Patients, Data Collection, Definitions, and Endpoints

All AAA repairs in the VQI from participating centers in the United States from January 2003 through May 2017 were identified and reviewed. All nonruptured cases were excluded from analysis; evidence of rupture must have been confirmed via imaging, angiography, or operative evidence. After exclusion, 165 centers contributed cases to the open rAAA module, whereas 176 contributed to the endovascular rAAA module over the study period.

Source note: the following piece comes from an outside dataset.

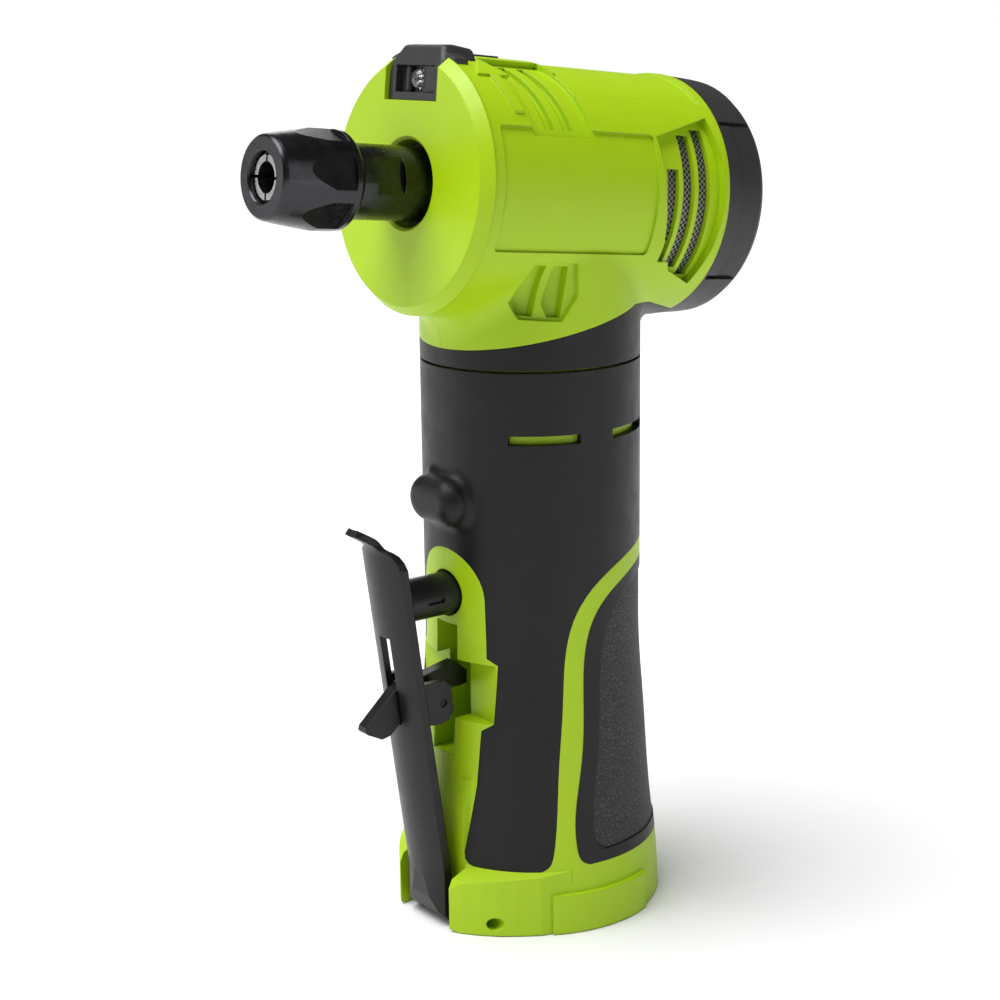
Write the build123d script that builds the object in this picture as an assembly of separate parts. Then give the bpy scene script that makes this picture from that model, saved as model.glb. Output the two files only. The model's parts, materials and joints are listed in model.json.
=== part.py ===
"""Cordless pistol-style die grinder with a straight-through brushless motor in its head.

Frame: the origin is the centre of the battery socket's mouth, +Z runs up the handle,
-Y points towards the collet and +X is the side with the blank label panel.
The head has its own frame, HEAD: local X is the same as X, local Y points up and
local Z runs forward along the spindle. A "station" is a place along the local Z.
"""
import os
from math import cos, radians, sin, sqrt

from build123d import *

# Head
HEAD_HEIGHT = 152.5          # spindle axis above the socket mouth, where it crosses the handle axis
HEAD_TILT = 5.7              # degrees that the collet end points up
BARREL_R = 25.5
BARREL_BACK = -32.5          # station of the rear cap's joint
BARREL_FRONT = 28.3          # station of the nose cover's joint
BARREL_BORE_R = 22.6
NOSE_FACE = 30.9             # station of the flat nose
NOSE_FACE_R = 24.0
NOSE_RIM_R = 25.8
NOSE_HOLE_R = 8.6
CAP_BACK = -45.0
PANEL_DEPTH = 0.5            # blank label panel and top panel
ARROW_RISE = 0.45            # raised turning arrow
STRIP_BACK = 11.5            # rear end of the strip over the lamp's wires
VENT_DEPTH = 1.2             # dished surrounds of the air slots
SLOT_DEPTH = 2.3             # closed slots near the nose

# Handle
GRIP_PROFILE = ((27.2, 0), (26.6, 12), (25.4, 24), (24.2, 42), (23.0, 65))   # radius, height
NECK_R = 23.0
SLEEVE_TOP = 118.3
COLLAR_LOW = 118.8
RUBBER = 1.6                 # thickness of the rubber layers
WALL_INNER_R = 19.4          # clear radius inside the upper handle
NECK_FILLET = 6.0
STOP_BLEND = 2.4             # fillet between the finger stop and the grip
BASE_RING = 13.5             # height of the bare ring at the foot of the handle
SPINE_ARCH_R = 10.2          # arch at the top of the front spine

# Battery socket
SOCKET_R = 19.2
SOCKET_FLAT = -11.0          # flat front wall of the socket
SOCKET_DEPTH = 62.0

# Spindle, collet and nut stations along the head axis
NUT_FACE = 63.5
NUT_BACK = 46.5
COLLAR_FRONT = 45.5
COLLAR_R = 7.3
COLLET_BORE_R = 3.0
THREAD_R = 6.92
NUT_BORE_R = 7.0
NUT_FLATS = 17.8
SPINDLE_FLATS = 12.6
FLATS_TURN = 14.0            # degrees that the flats are turned from the X axis

# Lever and its lock
HINGE_Y, HINGE_Z = -24.0, 2.6
HINGE_PIN_R = 1.4
LEVER_HALF = 6.6
LEVER_ARC_R = 12.0
LEVER_WALL = 1.5
LEVER_FOOT = (-31.0, 6.0)    # outer ridge, y and z
LEVER_KNEE = (-31.9, 14.0)
LEVER_BEND = (-41.4, 84.0)
LEVER_TIP = (-46.3, 87.0)
LOCK_Y, LOCK_Z = -28.4, 49.6
LOCK_PIN_R = 0.9
TAB_HALF = 1.4
PLUNGER_Z = 71.0
PLUNGER_R = 4.45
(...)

Demographics, medical comorbidities, and operative details were reviewed. In the VQI, the sex variable is binary (male and female) and providers are instructed to input sex assigned at birth. We calculated body mass index (BMI) using documented heights and weights and obesity was defined as having a BMI ≥ 30 kg/m2. End-stage renal disease (ESRD) was defined as dialysis dependence or having a history of a kidney transplant. A patient was considered to have iliac aneurysmal disease if one or both common iliac arteries had a diameter >1.5 cm. Transfer status was defined as transfer from another hospital or acute care facility. The VQI defines door-to-intervention time as "time from arrival at hospital performing treatment until initial incision or sheath placement for aortic repair. If patient was transferred from another facility, calculate time from admission into the facility where the procedure was performed." Additional information regarding the definitions of medical comorbidities and procedure details within VQI, as modeled after the Vascular Study Group of New England, have been previously described.[15,16]

Our primary endpoint was 30-day death, whereas secondary endpoints included 1-year all-cause mortality and major perioperative complications. The latter included the following complications occurring before hospital discharge: stroke, myocardial infarction (MI), respiratory complication (pneumonia or reintubation), acute kidney injury (creatinine increase >0.5 mg/dL and/or dialysis requirement), mesenteric ischemia, lower extremity ischemia requiring operative intervention, and/or unplanned return to the operating room. Patients who died before discharge were excluded from length of stay calculations.

Time-delay Subgroup Analysis

Time-delay cohorts were created using the 90-minute benchmark.[9] Patients were stratified by those who were treated within 90 minutes of admission versus those treated outside of this time frame. Patients who ruptured after admission or who were missing one or more temporal data point were excluded from this subanalysis.

Statistical Analysis

Statistical analysis was performed with Stata/SE 15 software (StataCorp LLC, College Station, TX). Dichotomous variables are described as a percentage of the cohort. Continuous variables are expressed as median [interquartile range (IQR)]. Univariate analysis was performed to compare baseline clinical, operative, and demographic features and postoperative complications between sex cohorts. For each comparison, the chi-square test was used for discrete variables and the nonparametric equality of median test for continuous variables. Significant factors in univariate analysis were included in a logistic regression model to determine independent predictors of 30-day mortality. Subsequent goodness-of-fit (Hosmer–Lemeshow lack of fit) tests were performed and area under receiver-operating characteristic (ROC) curve calculated. The overall cohort models adjusted for open surgical repair, age, race, obesity, current smoking, coronary artery disease (CAD), congestive heart failure (CHF), prior aortic surgery, facility transfer, and maximal aortic diameter. The OSR-specific models adjusted for age, obesity, current smoking, CAD, CHF, and iliac aneurysmal disease. The EVAR-specific models adjusted for age, ESRD, obesity, current smoking, chronic obstructive pulmonary disease (COPD), and maximal aortic diameter. For all models, age was treated as a categorical variable and patients were stratified into 3 age groups: <60, 60 to 79, and ≥ 80. Survival was calculated using Kaplan–Meier life tables. Cox proportional hazards models were created to identify multivariate predictors of survival. A P value of ≤.05 was considered statistically significant.